Mary Ann, or Marian as she came afterwards to be called, remained about three years with the Misses Franklin. She stood aloof from the other pupils, and one of her schoolfellows, Miss Bradley Jenkins, says that she was quite as remarkable in those early days as after she had acquired fame. She seems to have strangely impressed the imagination of the latter, who, figuratively speaking, looked up at her "as at a mountain." There was never anything of the schoolgirl about Miss Evans, for, even at that early age, she had the manners and appearance of a grave, staid woman; so much so, that a stranger, happening to call one day, mistook this girl of thirteen for one of the Misses Franklin, who were then middle-aged women. In this, also, there is a certain resemblance to Maggie Tulliver, who, at the age of thirteen, is described as looking already like a woman. English composition, French and German, were some of the studies to which much time and attention were devoted.

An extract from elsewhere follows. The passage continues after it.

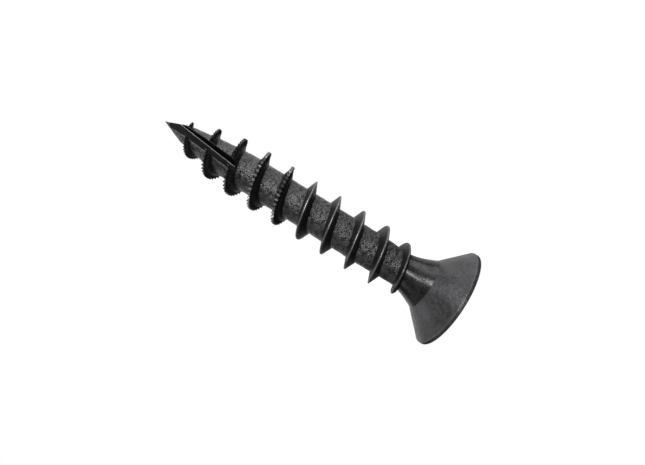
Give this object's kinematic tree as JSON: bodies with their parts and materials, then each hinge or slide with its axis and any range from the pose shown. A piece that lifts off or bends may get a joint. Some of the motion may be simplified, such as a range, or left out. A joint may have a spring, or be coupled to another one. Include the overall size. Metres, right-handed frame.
{
  "type": "wood screw",
  "caption": "Black countersunk wood screw with a lobed driver recess, a coarse thread that is saw-toothed towards the front, and a sharp slotted point.",
  "frame": {"origin": "centre of the head's flat outer face, on which the screw stands", "axes": "+Z along the screw's axis from the head to the point; the slot in the point opens towards -Y, turned 19.5 degrees towards +X, and the thread's crest crosses +X at whole turns"},
  "size_m": [0.0088, 0.0088, 0.0293],
  "materials": {
    "head_coat": "satin black phosphate on hardened steel, smooth from cold heading",
    "neck_coat": "satin black phosphate on hardened steel",
    "shank_coat": "black phosphate on hardened steel, slightly rough between the threads",
    "thread_coat": "black phosphate on rolled steel flanks",
    "serration_coat": "black phosphate on saw-toothed rolled steel",
    "point_coat": "black phosphate on rolled steel, with a milled slot"
  },
  "bodies": {
    "root": {"countersunk_head": "head_coat", "neck": "neck_coat", "shank_core": "shank_coat", "plain_thread": "thread_coat", "serrated_thread": "serration_coat", "fluted_point": "point_coat"}
  },
  "joints": []
}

Being greatly in advance of the other pupils in the knowledge of French, Miss Evans and Miss Jenkins were taken out of the general class and set to study it together; but, though the two girls were thus associated in a closer fellowship, no real intimacy apparently followed from it. The latter watched the future "George Eliot" with intense interest, but always felt as if in the presence of a superior, though socially their positions were much on a par. This haunting sense of superiority precluded the growth of any closer friendship between the two fellow-pupils. All the more startling was it to the admiring schoolgirl, when one day, on using Marian Evans's German dictionary, she saw scribbled on its blank page some verses, evidently original, expressing rather sentimentally a yearning for love and sympathy. Under this granite-like exterior, then, there was beating a heart that passionately craved for human tenderness and companionship!